We are complementary in our skill set. We both bring the perspective that at the end of the day, we want that what we do to be quality. And we know that if we both work on it together, we can get there. We bring out the best in each other.
We are for each other. WE ARE ON THE SAME TEAM. We are each others biggest encouragers. Constantly encouraging each other. Even in the seemingly mundane tasks.
There is an aspect of humility. Accepting that encouragement can be challenging. But more so, when you ask for how things could be better. We both challenge each other to think beyond what's in front of us. It takes humility on both of our ends to say you know what, I could do better, I can become a better father, a better husband, do better at my job. Accepting those things which sounds like criticism but aren't.
In the beginning when we were first married we both sacrificed to help the other finish our education. Being ok in the midst of sacrifice. To be selfless. We talk about decisions to see how they affect our family. During grad school, for example, I (Benn) wanted to just push through and finish all the classes at once, but in that season our family needed me at home in the evenings. Keeping our broader family in mind when making decisions helps us make the best decisions.
Working together with your spouse has its benefits but it can also be challenging.

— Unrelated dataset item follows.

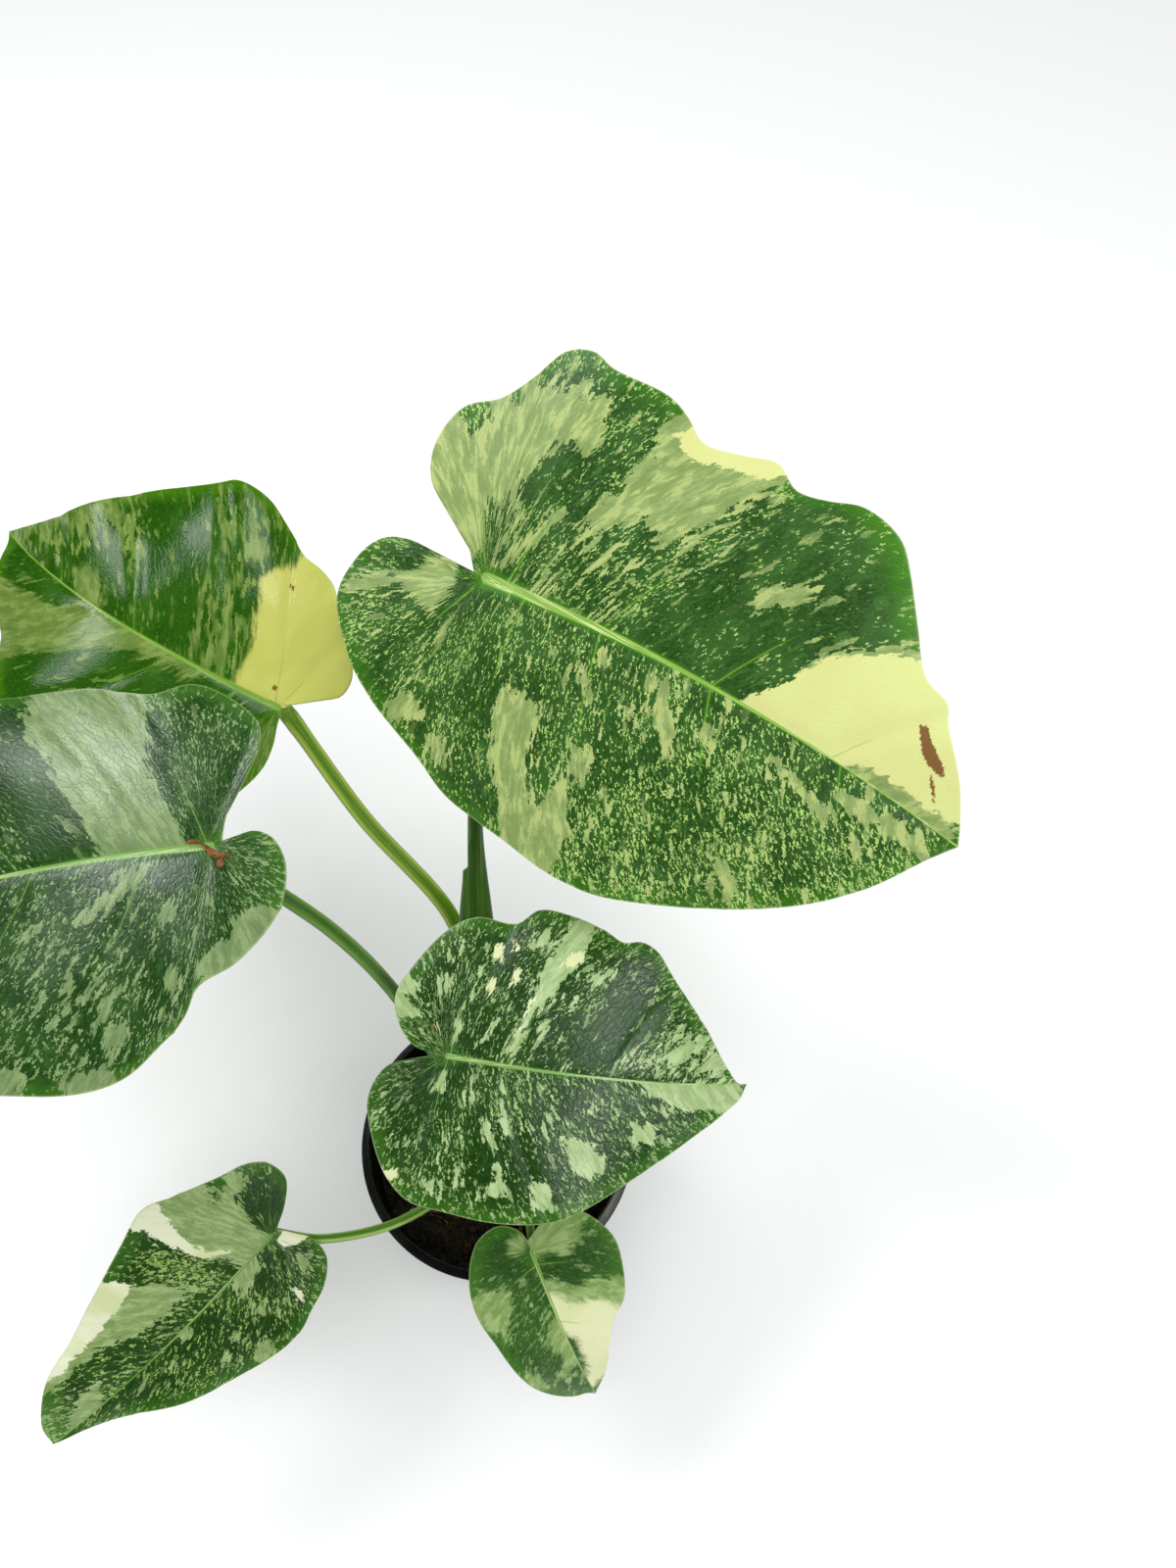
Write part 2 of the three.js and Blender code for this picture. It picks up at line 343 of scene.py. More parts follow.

Our advice is to keep your marriage the main priority. Marriage is more important than business.
1. Remember you are married.
Not only is this person your business partner, they are the person you go to bed with at night. When you handle difficulty you still have the responsibility to your spouse to handle it as a partner in your marriage, not just a partner in business.
2. Carve out time for each other.
Be intentional with making time for each other. Time to dream, to set goals. Also just have date nights where you do not discuss practical matters of business, kids, finances, work, etc.. It can be challenging! You might just have to read current events to find something to talk about. Stretch ourselves. It's a balance.

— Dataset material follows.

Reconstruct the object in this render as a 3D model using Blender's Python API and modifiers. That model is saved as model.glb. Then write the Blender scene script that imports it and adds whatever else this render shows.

3. Honor your marriage, you can always start another organisation/business.
Our marriage is what we want to last forever. If something has to give, it will be the organisation. You can always start another organisation. For us divorce is not an option. We don't joke about it, we don't threaten about it. It might sound arrogant, but for us it just isn't an option. If Copper Bottom were to go nowhere, that's fine, but our marriage has to stay. I am not willing to make decisions that make Copper Bottom successful at the expense of our marriage. Honor your marriage.
We hope that you have gained some insight, perspective, and wisdom from our story. We would love to hear from you! Have you launched into your dreams? What got you to that point? If not, what might be keeping you back? If you work together with your spouse, what do you find to be the most rewarding and the most challenging?
Amber and Benn have been married for 16 years and going strong. They have 2 beautiful children who still adore their parents. They have designed and built two homes together, with their own hands. Amber is a brilliant fundraiser and event manager with an education in interior design, elementary education, and youth studies. Benn is the Senior Director of CCM Operations for a large Health Care company, with education in architectural design, pastoral studies and a masters degree in Business Administration. Both have previously worked together as youth pastors. They have also worked in higher education, Amber formerly as an Admissions Counselor and Benn now currently works as adjunct faculty teaching business courses. Together they have a passion to see others give generously to trusted organisations, which is how Copper Bottom was created. They love to volunteer at their kids' school, host parties, travel and create memorable experiences together with their family.